There are seasons in life where it feels like all you’re hearing is what you’re doing wrong. Every conversation feels like a correction. Every mistake feels highlighted. Every flaw seems to be under a spotlight.


And if you’re not careful, you’ll begin to mistake correction for condemnation.


You’ll begin to think that because something needs improvement, there’s something wrong with you.


But that’s not the truth.


Growth often requires friction.


A seed doesn’t become a tree because it’s comfortable. Metal isn’t strengthened without fire. And consciousness doesn’t expand without challenge.


The problem is that many of us have attached our value to our performance.


So when we’re corrected, we don’t hear, “Here’s something to improve.”


We hear, “You’re not enough.”
And those are two very different messages.


The first builds you.


The second destroys you.


When you’re in a season of constant correction, you need thick skin in the beginning.
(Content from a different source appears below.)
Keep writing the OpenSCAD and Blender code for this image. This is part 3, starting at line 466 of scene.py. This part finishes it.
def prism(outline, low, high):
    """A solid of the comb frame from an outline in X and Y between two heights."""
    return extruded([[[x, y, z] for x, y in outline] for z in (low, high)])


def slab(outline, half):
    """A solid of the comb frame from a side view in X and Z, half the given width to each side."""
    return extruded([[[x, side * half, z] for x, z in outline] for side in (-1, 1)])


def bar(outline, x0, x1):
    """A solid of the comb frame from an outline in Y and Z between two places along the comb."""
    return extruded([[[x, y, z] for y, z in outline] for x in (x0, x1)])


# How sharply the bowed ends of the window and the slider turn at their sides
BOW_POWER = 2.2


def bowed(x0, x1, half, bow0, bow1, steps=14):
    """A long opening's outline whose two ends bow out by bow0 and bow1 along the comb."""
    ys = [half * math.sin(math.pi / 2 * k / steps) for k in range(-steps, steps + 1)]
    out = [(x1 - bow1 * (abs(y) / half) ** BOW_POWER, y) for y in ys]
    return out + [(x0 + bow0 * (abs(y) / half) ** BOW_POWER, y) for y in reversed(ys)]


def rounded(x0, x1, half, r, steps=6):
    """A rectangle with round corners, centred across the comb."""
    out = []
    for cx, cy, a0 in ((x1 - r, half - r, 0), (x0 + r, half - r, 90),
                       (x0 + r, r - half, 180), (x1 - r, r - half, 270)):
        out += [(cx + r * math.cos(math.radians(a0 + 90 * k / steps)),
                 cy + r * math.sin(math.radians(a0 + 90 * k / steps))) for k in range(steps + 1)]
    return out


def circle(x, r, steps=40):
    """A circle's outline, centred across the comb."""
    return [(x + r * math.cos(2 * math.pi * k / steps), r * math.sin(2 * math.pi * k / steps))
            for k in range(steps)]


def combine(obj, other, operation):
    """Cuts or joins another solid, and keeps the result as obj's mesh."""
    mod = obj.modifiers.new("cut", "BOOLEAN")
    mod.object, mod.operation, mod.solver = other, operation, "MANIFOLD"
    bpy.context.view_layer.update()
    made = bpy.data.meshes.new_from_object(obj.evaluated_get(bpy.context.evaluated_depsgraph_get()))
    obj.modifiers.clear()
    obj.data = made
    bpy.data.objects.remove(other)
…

Not because the criticism is always right, but because your emotions can sometimes block your ability to extract the wisdom hidden inside the experience.


The real question isn’t:


“Why are they saying this?”


The real question is:


“What is this situation trying to teach me?”


Because every experience carries a lesson.


Every challenge contains information.


Every difficult interaction has something to reveal.


The moment you train your mind to search for the lesson instead of defending your ego, everything changes.


The blow becomes softer.


The criticism becomes data.


The frustration becomes instruction.


And the pain becomes wisdom.


This doesn’t mean every person criticizing you is correct.


It doesn’t mean every supervisor, coworker, friend, or family member is coming from a healthy place.


Some people project.


Some people criticize because they are wounded.


Some people simply don’t know how to communicate effectively.
But their motives are not your responsibility.


Their “why” doesn’t matter nearly as much as your own.


The most important question is:


“Why did this affect me the way it did?”


That’s where the gold is.


That’s where self-awareness begins.


That’s where growth lives.


When we stop focusing on external intentions and start examining our internal reactions, we gain access to something powerful:


Truth.


And truth is stabilizing.


Truth allows you to separate your worth from your circumstances.


Truth allows you to acknowledge where improvement is needed without questioning your value as a human being.


Truth reminds you that making mistakes doesn’t make you a mistake.


You can be growing and still be worthy.


Learning and still be enough.


Corrected and still be valuable.


The healthiest self-esteem isn’t built on never being wrong.


It’s built on knowing who you are even when you are.


So if you’re in a season where life seems to be correcting you from every direction, don’t run from it.
Don’t crash out.


Don’t quit before the lesson arrives.


Stay long enough to gather the wisdom.


Stay conscious enough to find the truth.


And remember:


Life isn’t trying to break you.


It’s trying to build a version of you that can carry more.


The lesson isn’t the criticism.


The lesson is who you’re becoming because of it.